The coaches interviewed for this series were often quick to qualify Hedgecock as one of the “good guys” of AAU basketball. But within those same conversations, their anxiety over specialization becoming the norm was also palpable.

No. 9)

McMinnville High School removed three varsity boys’ soccer players and suspended five others for three weeks for involvement in a hazing incident that occurred Aug. 30, following the team’s road match at West Salem.

McMinnville police have made three arrests in connection with the hazing incidents. They were each charged with one count of harassment, a Class B misdemeanor.

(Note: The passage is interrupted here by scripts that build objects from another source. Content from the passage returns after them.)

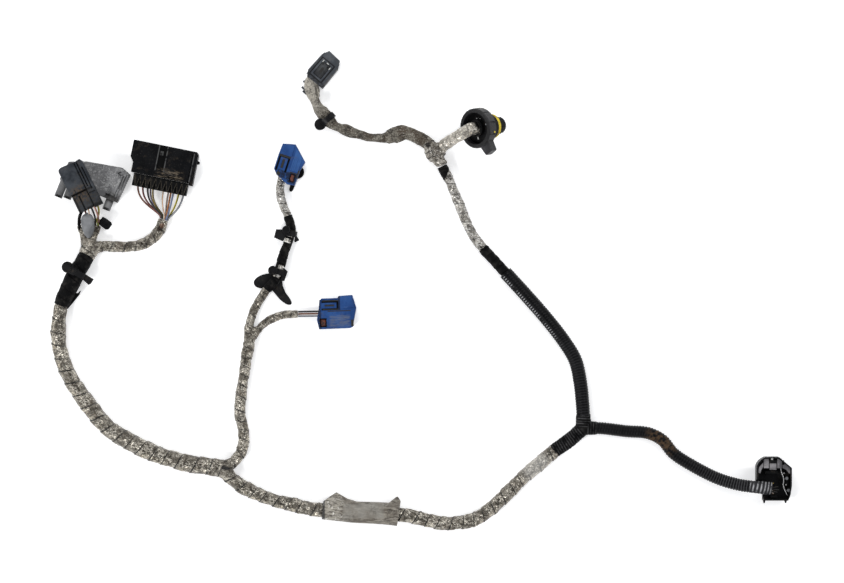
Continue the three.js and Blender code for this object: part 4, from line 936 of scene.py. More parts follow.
def softened(node, rounding=0.3, segments=2):
    """A CAD piece with its doubles merged and its sharp edges rounded."""
    bm = bmesh.new()
    bm.from_mesh(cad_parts[node].data)
    bmesh.ops.remove_doubles(bm, verts=bm.verts, dist=0.00001)
    bmesh.ops.dissolve_limit(bm, angle_limit=math.radians(1), verts=bm.verts, edges=bm.edges,
                             delimit={"NORMAL"})
    corners = [edge for edge in bm.edges if len(edge.link_faces) == 2
               and edge.calc_face_angle(0) > SHARP_ANGLE and edge.calc_length() > SHORTEST_ROUNDED]
    bmesh.ops.bevel(bm, geom=corners, offset=rounding * MM, segments=segments, affect="EDGES", profile=0.5,
                    clamp_overlap=True)
    bmesh.ops.triangulate(bm, faces=bm.faces, quad_method="BEAUTY", ngon_method="EAR_CLIP")
    bmesh.ops.recalc_face_normals(bm, faces=bm.faces)
    return worked(finished(bm, 50), ("WEIGHTED_NORMAL", {"keep_sharp": True}))


def slab(group, points, z0, z1, chamfer=0.4):
    """A plate in a connector's own millimetres with rounded edges."""
    bm = bmesh.new()
    low = [bm.verts.new(group.point(x, y, z0)) for x, y in points]
    high = [bm.verts.new(group.point(x, y, z1)) for x, y in points]
    bm.faces.new(low[::-1])
    bm.faces.new(high)
    for k in range(len(points)):
        n = (k + 1) % len(points)
        bm.faces.new((low[k], low[n], high[n], high[k]))
    bmesh.ops.recalc_face_normals(bm, faces=bm.faces)
    bmesh.ops.bevel(bm, geom=list(bm.edges), offset=chamfer * MM, segments=2, affect="EDGES", profile=0.5)
    return worked(finished(bm, 50), ("WEIGHTED_NORMAL", {"keep_sharp": True}))


def block(group, x0, x1, y0, y1, z0, z1, chamfer=0.3):
    return slab(group, [(x0, y0), (x1, y0), (x1, y1), (x0, y1)], z0, z1, chamfer)


def spun(group, centre, profile, sides=32, along="Z"):
    """A solid turned about an axis through centre, from radius and height pairs in millimetres."""
    bm = bmesh.new()
    rings = []
    for radius, height in profile:
        ring = []
        for k in range(sides):
            angle = 2 * math.pi * k / sides
            a, b = radius * math.cos(angle), radius * math.sin(angle)
            shift = (a, b, height) if along == "Z" else (a, height, -b)
            ring.append(bm.verts.new(group.point(*(c + d for c, d in zip(centre, shift)))))
        rings.append(ring)
    for low, high in zip(rings, rings[1:]):
        for k in range(sides):
            n = (k + 1) % sides
            bm.faces.new((low[k], low[n], high[n], high[k]))
    bm.faces.new(rings[0][::-1])
    bm.faces.new(rings[-1])
    bmesh.ops.recalc_face_normals(bm, faces=bm.faces)
    return finished(bm, 35)


def boss(group, x, y, z0, z1, radius, dish=0.4):
    """A round boss with a rim and a dished top."""
    return spun(group, (x, y, 0), [(radius, z0), (radius, z1 - 0.5), (radius - 0.4, z1), (radius - 1.2, z1),
                                   (radius - 1.5, z1 - dish), (0.5, z1 - dish - 0.1)])


def station(route, mark, facing=1):
    """A group on the floor at a mark of a route, its +Y along the route or back along it."""
    place = route.at(mark)
    heading = route.heading(mark) * facing
    group = Group(place[0] / MM, place[1] / MM, 0, math.degrees(math.atan2(heading[1], heading[0])) - 90)
    return group, place[2] / MM


def bare_patch(route, start, end, radius, from_degrees, to_degrees, seed):
    """A ragged curved patch of covering that shows on a bundle."""
    line = route.stretch(start, end, 0.0006)
    side, up = side_and_up(line)
    count = 14
    bm = bmesh.new()
    shells = []
    for lift in (-0.0003, 0.00035):
        rows = []
        for i, centre in enumerate(line):
            ragged = 6 * math.sin(i * 1.7 + seed) + 4 * math.sin(i * 0.6 + seed * 2)
            angles = np.radians(np.linspace(from_degrees + ragged, to_degrees - ragged, count))
            rows.append([bm.verts.new(centre + (side[i] * math.cos(a) + up[i] * math.sin(a))
                                      * (radius + lift)) for a in angles])
        shells.append(rows)
    rows = len(line)
    for n, shell in enumerate(shells):
        for i in range(rows - 1):
            for j in range(count - 1):
                quad = (shell[i][j], shell[i][j + 1], shell[i + 1][j + 1], shell[i + 1][j])
                bm.faces.new(quad if n else quad[::-1])
    border = ([(i, 0) for i in range(rows)] + [(rows - 1, j) for j in range(1, count)]
              + [(i, count - 1) for i in range(rows - 2, -1, -1)] + [(0, j) for j in range(count - 2, 0, -1)])
    for (a, b), (c, d) in zip(border, border[1:] + border[:1]):
        bm.faces.new((shells[0][a][b], shells[0][c][d], shells[1][c][d], shells[1][a][b]))
    bmesh.ops.recalc_face_normals(bm, faces=bm.faces)
    winding = bm.loops.layers.uv.new("winding")
    for face in bm.faces:
        for loop in face.loops:
            loop[winding].uv = (0.25, 0.5)
    return finished(bm, 40)


def cord_length(line):
    return float(np.linalg.norm(np.diff(line, axis=0), axis=1).sum())


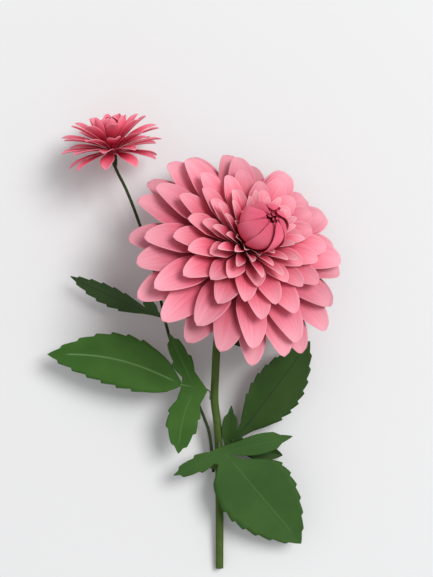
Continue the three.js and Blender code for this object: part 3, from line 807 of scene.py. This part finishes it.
def shifted(points):
    return [tuple(Vector(p) + layoutShift) for p in points]


mainStem = {
    "radius": 3.3, "reach": (-22, -14, 9), "sides": 40, "steps": 620,
    "path": [(2.5, -233, 3), (2.5, -184, 8.2), (1.2, -116.7, 16), (-1.6, -92, 19.5), (-0.8, -67, 23.5),
             (0, -50, 27)],
    "tape": {"pitch": 15, "depth": 0.07, "mark": 0.5},
}
branchStem = {
    "radius": 1.25, "reach": (-11.5, -6, 6), "sides": 20, "steps": 520,
    "path": [(-2.6, -152, 11.2), (-3.4, -140, 12.2), (-6.2, -118.6, 13.4), (-9.5, -108.7, 13.8),
             (-23, -77, 15), (-37.5, -44.1, 16), (-46.5, -7, 19), (-52.9, 20.9, 22), (-64.8, 58.3, 29),
             (-73.2, 80, 33)],
    "tape": {"pitch": 8, "depth": 0.06, "mark": 0.6},
}
for name, stem, matrix, key in (("main_stem", mainStem, bigMatrix, "stem"),
                                ("branch_stem", branchStem, smallMatrix, "branch")):
    line = smoothPath(shifted(stem["path"]) + onAxis(matrix, stem["reach"]), stem["steps"])
    radius = stem["radius"]
    tube(f"{name}_tape", line, lambda share, r=radius: r, stem["sides"], stem["tape"], tapePaper[key],
         key, name)

collar = {
    "bottom": -12, "top": -2.4, "bottomRadius": 2, "topRadius": 2.9, "taper": 0.5, "taperIn": 3,
    "sides": 28, "steps": 70, "tape": {"pitch": 3.2, "depth": 0.12, "mark": 0.6},
}
collarLine = onAxis(smallMatrix, np.linspace(collar["bottom"], collar["top"], collar["steps"]))
tube("small_flower_collar_tape", collarLine,
     lambda share: collar["bottomRadius"] + (collar["topRadius"] - collar["bottomRadius"]) * share
     - collar["taper"] * (1 - smoothStep(share * collar["taperIn"])),
     collar["sides"], collar["tape"], tapePaper["branch"], "branch", "small_flower_collar")

leafWire = {"radius": 0.6, "grip": 9, "stations": (-1.05, -0.7, -0.2), "sides": 14, "steps": 60,
            "tape": {"pitch": 4, "depth": 0.02, "mark": 0.3}}
for leaf in leaves:
    under = leafPaper / 2 + gap + leafWire["radius"]
    matrix = leafMatrix(leaf)
    path = shifted([leaf["foot"]])
    for u in [share * leaf["base"] for share in leafWire["stations"]] + [leafWire["grip"]]:
        drop = leaf["droop"] * (u / leaf["end"]["length"]) ** 2
        path.append(tuple(matrix @ Vector((u, 0, -under - drop))))
    line = smoothPath(path, leafWire["steps"])
    tube(f"{leaf['name']}_wire_paint", line, lambda share: leafWire["radius"], leafWire["sides"],
         leafWire["tape"], tapePaper["wire"], "leaf_wire", f"{leaf['name']}_wire")

for node, key in (("flower_core", "core"), ("small_flower_core", "core"), ("stem_binding", "stem")):
    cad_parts[node].data.materials.clear()
    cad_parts[node].data.materials.append(tapePaper[key])
print("stage: stems made")


studio = {
    "floorSize": 12.0, "floorDrop": 0.0005, "floorTone": 0.80, "floorRough": 0.9, "floorShine": 0.1,
    "worldTone": (0.97, 0.98, 1.0), "worldStrength": 0.54,
    "keyPlace": (3.0, 2.2, 5.4), "keySize": 3.2, "keyPower": 300.0,
}
view = {"height": 1140.0, "lens": 85.0, "sensor": 36.0, "far": 50}  # straight down; far in metres

floorMesh = bpy.data.meshes.new("floor")
reach = studio["floorSize"] / 2
corners = [(x * reach, y * reach, -studio["floorDrop"]) for x, y in ((-1, -1), (1, -1), (1, 1), (-1, 1))]
floorMesh.from_pydata(corners, [], [(0, 1, 2, 3)])
floor = bpy.data.objects.new("floor", floorMesh)
bpy.context.scene.collection.objects.link(floor)
floorMaterial = bpy.data.materials.new("paleFloor")
floorMaterial.use_nodes = True
floorShader = floorMaterial.node_tree.nodes["Principled BSDF"]
floorShader.inputs["Base Color"].default_value = (*[studio["floorTone"]] * 3, 1)
floorShader.inputs["Roughness"].default_value = studio["floorRough"]
floorShader.inputs["Specular IOR Level"].default_value = studio["floorShine"]
floorMesh.materials.append(floorMaterial)

world = bpy.data.worlds.new("softRoom")
world.use_nodes = True
world.node_tree.nodes["Background"].inputs["Color"].default_value = (*studio["worldTone"], 1)
world.node_tree.nodes["Background"].inputs["Strength"].default_value = studio["worldStrength"]
bpy.context.scene.world = world

keyData = bpy.data.lights.new("key", "AREA")
keyData.shape = "DISK"
keyData.size = studio["keySize"]
keyData.energy = studio["keyPower"]
key = bpy.data.objects.new("key", keyData)
key.location = studio["keyPlace"]
key.rotation_euler = (-Vector(studio["keyPlace"])).to_track_quat("-Z", "Y").to_euler()
bpy.context.scene.collection.objects.link(key)

cameraData = bpy.data.cameras.new("camera")
cameraData.lens = view["lens"]
cameraData.sensor_width = view["sensor"]
cameraData.clip_end = view["far"]
camera = bpy.data.objects.new("camera", cameraData)
camera.location = (layoutShift + Vector((0, 0, view["height"]))) * mm
bpy.context.scene.collection.objects.link(camera)
bpy.context.scene.camera = camera
bpy.context.scene.view_settings.view_transform = "Standard"

bpy.context.view_layer.update()
print("stage: scene ready")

Their names were not released by McMinnville Police because they were all under-18 at the time of the offenses. After juvenile petitions had been filed, the News-Register received the names of the teenagers following a request to District Attorney Brad Berry; however the paper generally prints names of juvenile offenders only in felony cases.

Interviews of 42 players and coaches commenced shortly thereafter. A meeting with parents of Grizzly soccer players occurred Saturday, Sept. 1. Families were notified of the gravity of the hazing, and informed about the team-wide interviews. 

First-year boys’ soccer head coach Jose Milian was involved in halting the incident and reporting the matter to district officials.

No. 10)

Zane Fodge continued his assault on McMinnville middle-distance and distance records during the 2018 track season, breaking both school and personal records in the mile and 800-meter runs.

Finishing seventh at the Nike/Jesuit Twilight Relays last spring, Fodge pounded out a 4:13.55 mile, shattering the 21-year old school record of Grant Robinson, while at the same time lowering his personal best time by more than five seconds.

In the Grizzlies season-ending team meet, held the week after the state meet, Fodge broke the 38-year-old school record in the 800-meter event, breaking the tape at 1:54.24. In setting a personal best, Fodge slayed an old dragon, Wilson’s Alex Slenning, who he beat for the first time in the 2018 season.

“I’ve had kids trying to break that record for 29 years,” said head track coach Vic Downs. “Zane finally got it done.”